What is High-Energy Food?
High-energy food is raw food. Specifically, raw plants. But before you say, “Ugh, not a fan of salads, next!”, let me assure you that in my diet, salad is persona non grata and has been my entire life. I'm going to share with you the best reasons to get more high-energy foods into your diet (aside from the obvious, that they're high-energy) and also my best ways to do it without ever going near a bowl of lettuce ever again.
First, a brief nutrition lesson. Your body needs specific nutrients to function, and the better your nutrition, the better your health. This is not up for debate, nor are the specific nutrients your body needs. Skimp on even one or two and the consequences can be as mild as muscle cramps and as severe as being misdiagnosed with paranoid schizophrenia.
Your body gets its essential nutrients from the food you eat. And again, not up for debate is the fact that plants have the highest concentration of essential nutrients. Therefore, the more plants in your diet, the more nutrients you'll be giving your body so it can thrive.
Here's the final piece of the (raw) pie: plants lose nutrients when they're cooked. Vitamins, especially, tend to be pretty delicate, and heat causes them to break down. That's not to say eating cooked veggies isn't still super healthy, but we're talking about getting an edge on your health, here. And that means more raw.
So if you don't like salad, how do you get more of these raw, high-energy foods? Here are my top three favourites:
1. Start with a Smoothie. Smoothies blew up the Internet a couple years ago, I think when blogging became something you could actually turn into your day job, and recipe blogs were suddenly everywhere. There's a reason this is the go-to meal/snack/treat for everyone from busy moms to nutrition nuts to hardcore athletes: they're stupid easy, pretty much always taste good, and let you absolutely pack in the nutrients. If you're not sure how to add more raw food to your “regular” meals, try a smoothie for breakfast or a snack as a way to break into the raw game.
2. Consider Condiments. Some of your favourite sauces, toppings, and dips are already raw or can be made raw with just a few tweaks. Salsa, guacamole, tapenade, chimichurri, and pesto are great examples. As a bonus, they're all easy to make and are familiar (who doesn't love chips & salsa?) so it's a way to get in more raw food without anyone you're cooking for getting suspicious.
3. Supplant Salads. I have never, ever enjoyed eating a bowl of raw leaves, no matter how much dressing I soaked it with or how creative I got with my other add-ins. It's just not my thing. But the way I define a salad is a lot more versatile. To me, a salad is literally anything raw you chop up and toss together in a bowl. Fruit salad? Totally a salad. Diced cucumbers and tomatoes? Salad.

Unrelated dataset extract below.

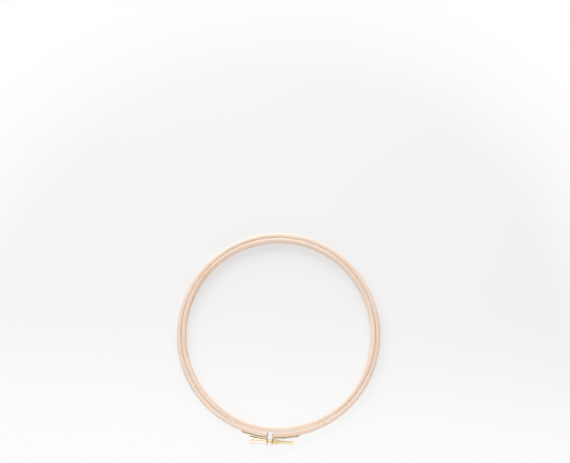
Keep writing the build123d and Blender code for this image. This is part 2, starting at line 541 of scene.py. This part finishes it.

To me, this definition of salad makes it easy to add some raw to any meal without needing to go through a huge production for one of those 30-ingredient, Pintrest-worthy, “complete meal” salads I see literally everywhere. Sometimes I'll slice up a cucumber and toss it with lemon juice and olive oil, and that's our side salad with dinner. It's also a great way to try out foods you normally wouldn't think of as raw-able. Beets and yams, for example, are 100% delicious raw and if you grate or shred them, they look absolutely beautiful mixed in with a bowl of otherwise mostly green things.
So now you know. High-energy foods are raw foods. They're great for your body, and you can get super creative or super simple with them. My personal preference as a nutritionist would be to have everyone eat at least one raw thing with every meal. Start with one meal a day, and you'll find pretty quickly that you really love the addition these high-energy foods bring. The flavour sensations and textures can really elevate a meal. Think of the descriptors like “crunchy, cool, crispy, fresh, zesty, bright, and refreshing”. Those are all raw food words! Now try to imagine how sad your diet would be if you never ate anything you could describe with one of those words. What's left? Mushy and chewy? Get those raw foods on your plate. Your palate and body will thank you.
Sweet & Sour Apple Beet Salad
1 medium red beet, scrubbed & peeled
1 Granny Smith apple
6-7 fresh mint leaves
Juice from ½ a lemon
2 T neutral oil, like avocado or almond
Pinch of pink Himalayan salt
1. If you have a mandoline, slice the beet very thinly, then use a knife to cut the sliced rounds into thin strips (a little wider than a matchstick). If you don't have a mandoline, shred the beet using the large holes on a box grater. Toss into a large bowl.
2. Slice the apple thinly, then cut into matchsticks. Add to the bowl.
3. Mince the mint. Add to the bowl.
4. Sprinkle on the salt, then add the lemon juice and oil. Toss well to coat. You can serve this salad right away or chill it for a few hours first. It doesn't store very well, so use it up the same day you make it.